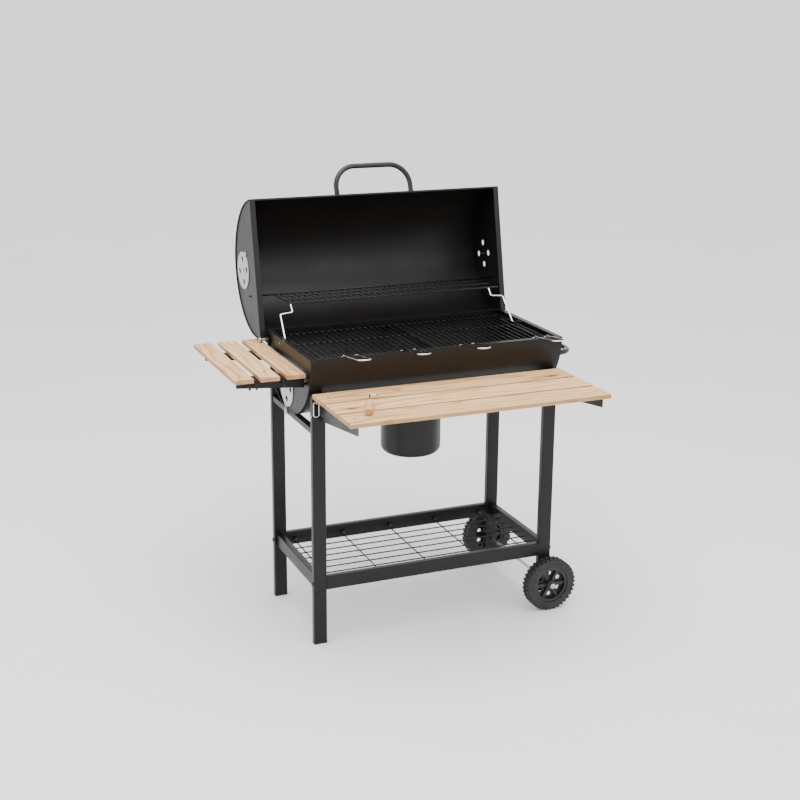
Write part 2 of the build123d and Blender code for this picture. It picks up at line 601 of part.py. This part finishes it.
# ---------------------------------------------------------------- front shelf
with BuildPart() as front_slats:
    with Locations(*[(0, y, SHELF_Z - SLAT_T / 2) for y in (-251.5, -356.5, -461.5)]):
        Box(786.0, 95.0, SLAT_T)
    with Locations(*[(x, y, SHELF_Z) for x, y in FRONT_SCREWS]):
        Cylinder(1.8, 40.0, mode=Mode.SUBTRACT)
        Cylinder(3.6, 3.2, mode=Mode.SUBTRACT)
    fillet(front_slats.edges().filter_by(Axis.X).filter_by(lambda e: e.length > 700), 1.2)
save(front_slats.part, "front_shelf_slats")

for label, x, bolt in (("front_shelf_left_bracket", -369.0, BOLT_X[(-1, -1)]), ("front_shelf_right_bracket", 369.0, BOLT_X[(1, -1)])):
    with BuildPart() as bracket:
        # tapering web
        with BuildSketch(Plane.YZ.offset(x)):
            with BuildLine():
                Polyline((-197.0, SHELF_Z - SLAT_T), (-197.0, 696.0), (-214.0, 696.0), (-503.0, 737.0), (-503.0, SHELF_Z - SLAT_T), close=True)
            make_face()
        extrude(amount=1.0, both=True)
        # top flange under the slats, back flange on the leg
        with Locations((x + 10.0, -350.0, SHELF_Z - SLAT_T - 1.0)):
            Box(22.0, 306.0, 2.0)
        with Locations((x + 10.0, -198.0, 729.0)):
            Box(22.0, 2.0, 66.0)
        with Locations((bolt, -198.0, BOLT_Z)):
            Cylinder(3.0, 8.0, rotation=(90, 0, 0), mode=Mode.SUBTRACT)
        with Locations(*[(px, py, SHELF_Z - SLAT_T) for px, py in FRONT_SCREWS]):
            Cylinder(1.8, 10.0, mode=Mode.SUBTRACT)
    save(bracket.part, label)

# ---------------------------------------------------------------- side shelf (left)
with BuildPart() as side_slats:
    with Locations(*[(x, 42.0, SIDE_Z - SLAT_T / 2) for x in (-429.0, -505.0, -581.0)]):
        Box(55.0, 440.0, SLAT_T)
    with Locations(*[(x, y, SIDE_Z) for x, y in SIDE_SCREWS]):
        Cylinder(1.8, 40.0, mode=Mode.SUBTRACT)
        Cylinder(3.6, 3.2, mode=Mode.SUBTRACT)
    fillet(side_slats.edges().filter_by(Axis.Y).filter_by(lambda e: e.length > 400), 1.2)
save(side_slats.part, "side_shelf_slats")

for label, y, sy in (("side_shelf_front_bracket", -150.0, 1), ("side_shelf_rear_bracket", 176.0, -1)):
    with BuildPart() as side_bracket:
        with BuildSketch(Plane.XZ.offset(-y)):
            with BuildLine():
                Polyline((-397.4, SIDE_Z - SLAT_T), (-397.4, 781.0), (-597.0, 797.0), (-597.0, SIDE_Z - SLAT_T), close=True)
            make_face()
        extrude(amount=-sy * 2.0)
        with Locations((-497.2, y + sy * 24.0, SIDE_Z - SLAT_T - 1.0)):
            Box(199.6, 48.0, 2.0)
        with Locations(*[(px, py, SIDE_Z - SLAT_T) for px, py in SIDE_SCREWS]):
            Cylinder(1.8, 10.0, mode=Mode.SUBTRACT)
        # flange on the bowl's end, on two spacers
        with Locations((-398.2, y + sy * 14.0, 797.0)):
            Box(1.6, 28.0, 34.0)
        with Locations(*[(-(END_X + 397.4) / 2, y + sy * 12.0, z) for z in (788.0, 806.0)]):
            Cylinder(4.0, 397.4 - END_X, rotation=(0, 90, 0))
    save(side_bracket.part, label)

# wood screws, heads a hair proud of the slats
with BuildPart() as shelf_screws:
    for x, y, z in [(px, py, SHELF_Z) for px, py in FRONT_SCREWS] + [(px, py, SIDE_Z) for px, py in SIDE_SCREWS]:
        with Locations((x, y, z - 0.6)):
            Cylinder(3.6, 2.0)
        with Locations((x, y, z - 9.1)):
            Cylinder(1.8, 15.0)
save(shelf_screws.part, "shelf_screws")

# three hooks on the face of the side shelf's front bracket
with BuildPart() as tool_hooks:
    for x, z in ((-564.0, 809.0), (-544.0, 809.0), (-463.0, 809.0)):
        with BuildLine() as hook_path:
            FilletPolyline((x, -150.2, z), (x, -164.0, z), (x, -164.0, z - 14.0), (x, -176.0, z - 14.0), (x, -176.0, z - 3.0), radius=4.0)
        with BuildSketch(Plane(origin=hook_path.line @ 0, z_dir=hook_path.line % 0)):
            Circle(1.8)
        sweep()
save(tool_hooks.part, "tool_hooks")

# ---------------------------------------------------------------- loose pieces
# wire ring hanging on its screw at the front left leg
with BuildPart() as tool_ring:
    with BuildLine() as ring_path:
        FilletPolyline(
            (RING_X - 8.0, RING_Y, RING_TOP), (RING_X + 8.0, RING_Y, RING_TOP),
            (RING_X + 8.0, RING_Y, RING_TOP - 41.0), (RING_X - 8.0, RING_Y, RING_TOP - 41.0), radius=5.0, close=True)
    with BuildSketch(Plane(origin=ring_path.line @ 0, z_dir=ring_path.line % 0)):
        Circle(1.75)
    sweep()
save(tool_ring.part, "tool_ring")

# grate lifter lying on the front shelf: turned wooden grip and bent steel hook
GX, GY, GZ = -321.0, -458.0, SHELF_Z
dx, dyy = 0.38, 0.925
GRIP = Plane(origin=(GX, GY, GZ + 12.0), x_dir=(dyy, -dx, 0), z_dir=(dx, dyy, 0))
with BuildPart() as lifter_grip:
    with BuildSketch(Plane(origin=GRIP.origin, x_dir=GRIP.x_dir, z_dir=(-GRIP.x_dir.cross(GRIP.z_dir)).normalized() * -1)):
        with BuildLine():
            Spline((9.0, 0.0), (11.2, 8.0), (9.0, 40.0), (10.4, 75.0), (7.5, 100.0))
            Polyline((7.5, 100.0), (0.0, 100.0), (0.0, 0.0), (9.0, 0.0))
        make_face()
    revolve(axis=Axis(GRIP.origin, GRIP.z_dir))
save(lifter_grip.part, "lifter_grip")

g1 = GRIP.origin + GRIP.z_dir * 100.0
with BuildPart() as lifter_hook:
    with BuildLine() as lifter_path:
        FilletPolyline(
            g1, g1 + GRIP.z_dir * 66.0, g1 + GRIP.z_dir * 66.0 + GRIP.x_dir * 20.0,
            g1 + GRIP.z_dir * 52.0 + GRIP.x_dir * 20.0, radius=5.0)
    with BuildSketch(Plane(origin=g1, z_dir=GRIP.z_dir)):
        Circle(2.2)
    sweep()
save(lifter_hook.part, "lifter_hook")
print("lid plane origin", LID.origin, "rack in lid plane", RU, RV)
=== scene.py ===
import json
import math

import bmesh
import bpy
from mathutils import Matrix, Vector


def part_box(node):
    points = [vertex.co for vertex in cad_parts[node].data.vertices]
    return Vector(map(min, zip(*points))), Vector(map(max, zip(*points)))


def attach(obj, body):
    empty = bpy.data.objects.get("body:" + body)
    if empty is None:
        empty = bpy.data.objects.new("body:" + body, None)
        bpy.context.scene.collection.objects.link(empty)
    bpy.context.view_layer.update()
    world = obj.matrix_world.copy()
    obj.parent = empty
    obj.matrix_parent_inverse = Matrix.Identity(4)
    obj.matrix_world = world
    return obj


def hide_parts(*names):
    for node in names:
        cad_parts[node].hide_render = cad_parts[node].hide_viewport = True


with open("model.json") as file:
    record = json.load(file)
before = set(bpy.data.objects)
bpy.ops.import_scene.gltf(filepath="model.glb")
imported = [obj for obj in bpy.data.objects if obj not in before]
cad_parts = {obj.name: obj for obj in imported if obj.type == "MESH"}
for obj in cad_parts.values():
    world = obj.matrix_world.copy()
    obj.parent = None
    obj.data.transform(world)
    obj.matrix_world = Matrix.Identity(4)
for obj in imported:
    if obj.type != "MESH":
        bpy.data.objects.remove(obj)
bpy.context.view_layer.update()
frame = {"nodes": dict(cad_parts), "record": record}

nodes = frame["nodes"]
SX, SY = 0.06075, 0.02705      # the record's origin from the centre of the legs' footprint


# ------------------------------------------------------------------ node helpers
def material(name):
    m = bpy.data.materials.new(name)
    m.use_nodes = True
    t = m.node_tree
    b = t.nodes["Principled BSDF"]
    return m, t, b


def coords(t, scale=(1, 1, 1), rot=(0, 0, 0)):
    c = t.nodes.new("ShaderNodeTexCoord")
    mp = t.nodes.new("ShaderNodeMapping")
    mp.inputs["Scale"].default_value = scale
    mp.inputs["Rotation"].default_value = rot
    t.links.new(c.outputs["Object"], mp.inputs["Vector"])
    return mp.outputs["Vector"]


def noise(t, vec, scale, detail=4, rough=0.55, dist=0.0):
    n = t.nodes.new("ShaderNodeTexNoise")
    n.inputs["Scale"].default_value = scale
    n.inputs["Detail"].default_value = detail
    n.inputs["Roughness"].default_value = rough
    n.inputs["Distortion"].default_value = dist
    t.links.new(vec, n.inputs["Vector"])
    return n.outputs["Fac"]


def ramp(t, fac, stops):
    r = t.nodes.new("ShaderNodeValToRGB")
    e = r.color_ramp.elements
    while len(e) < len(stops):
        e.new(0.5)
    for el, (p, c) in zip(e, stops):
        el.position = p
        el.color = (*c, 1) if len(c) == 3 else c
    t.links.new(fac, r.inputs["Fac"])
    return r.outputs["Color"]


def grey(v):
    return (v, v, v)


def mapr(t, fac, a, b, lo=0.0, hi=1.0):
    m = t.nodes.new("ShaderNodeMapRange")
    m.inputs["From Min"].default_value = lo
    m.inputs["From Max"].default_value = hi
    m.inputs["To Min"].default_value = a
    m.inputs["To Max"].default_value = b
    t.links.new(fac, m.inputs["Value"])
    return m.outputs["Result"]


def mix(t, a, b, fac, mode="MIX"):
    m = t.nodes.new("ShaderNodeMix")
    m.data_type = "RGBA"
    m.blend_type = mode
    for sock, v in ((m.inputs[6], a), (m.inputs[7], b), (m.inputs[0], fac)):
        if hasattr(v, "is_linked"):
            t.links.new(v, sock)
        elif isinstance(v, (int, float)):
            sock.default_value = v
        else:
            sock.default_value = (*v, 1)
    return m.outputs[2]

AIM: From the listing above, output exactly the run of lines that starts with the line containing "# grate lifter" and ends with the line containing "before = set(bpy.data.objects)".

ANSWER FOR THE TASK:
# grate lifter lying on the front shelf: turned wooden grip and bent steel hook
GX, GY, GZ = -321.0, -458.0, SHELF_Z
dx, dyy = 0.38, 0.925
GRIP = Plane(origin=(GX, GY, GZ + 12.0), x_dir=(dyy, -dx, 0), z_dir=(dx, dyy, 0))
with BuildPart() as lifter_grip:
    with BuildSketch(Plane(origin=GRIP.origin, x_dir=GRIP.x_dir, z_dir=(-GRIP.x_dir.cross(GRIP.z_dir)).normalized() * -1)):
        with BuildLine():
            Spline((9.0, 0.0), (11.2, 8.0), (9.0, 40.0), (10.4, 75.0), (7.5, 100.0))
            Polyline((7.5, 100.0), (0.0, 100.0), (0.0, 0.0), (9.0, 0.0))
        make_face()
    revolve(axis=Axis(GRIP.origin, GRIP.z_dir))
save(lifter_grip.part, "lifter_grip")

g1 = GRIP.origin + GRIP.z_dir * 100.0
with BuildPart() as lifter_hook:
    with BuildLine() as lifter_path:
        FilletPolyline(
            g1, g1 + GRIP.z_dir * 66.0, g1 + GRIP.z_dir * 66.0 + GRIP.x_dir * 20.0,
            g1 + GRIP.z_dir * 52.0 + GRIP.x_dir * 20.0, radius=5.0)
    with BuildSketch(Plane(origin=g1, z_dir=GRIP.z_dir)):
        Circle(2.2)
    sweep()
save(lifter_hook.part, "lifter_hook")
print("lid plane origin", LID.origin, "rack in lid plane", RU, RV)
=== scene.py ===
import json
import math

import bmesh
import bpy
from mathutils import Matrix, Vector


def part_box(node):
    points = [vertex.co for vertex in cad_parts[node].data.vertices]
    return Vector(map(min, zip(*points))), Vector(map(max, zip(*points)))


def attach(obj, body):
    empty = bpy.data.objects.get("body:" + body)
    if empty is None:
        empty = bpy.data.objects.new("body:" + body, None)
        bpy.context.scene.collection.objects.link(empty)
    bpy.context.view_layer.update()
    world = obj.matrix_world.copy()
    obj.parent = empty
    obj.matrix_parent_inverse = Matrix.Identity(4)
    obj.matrix_world = world
    return obj


def hide_parts(*names):
    for node in names:
        cad_parts[node].hide_render = cad_parts[node].hide_viewport = True


with open("model.json") as file:
    record = json.load(file)
before = set(bpy.data.objects)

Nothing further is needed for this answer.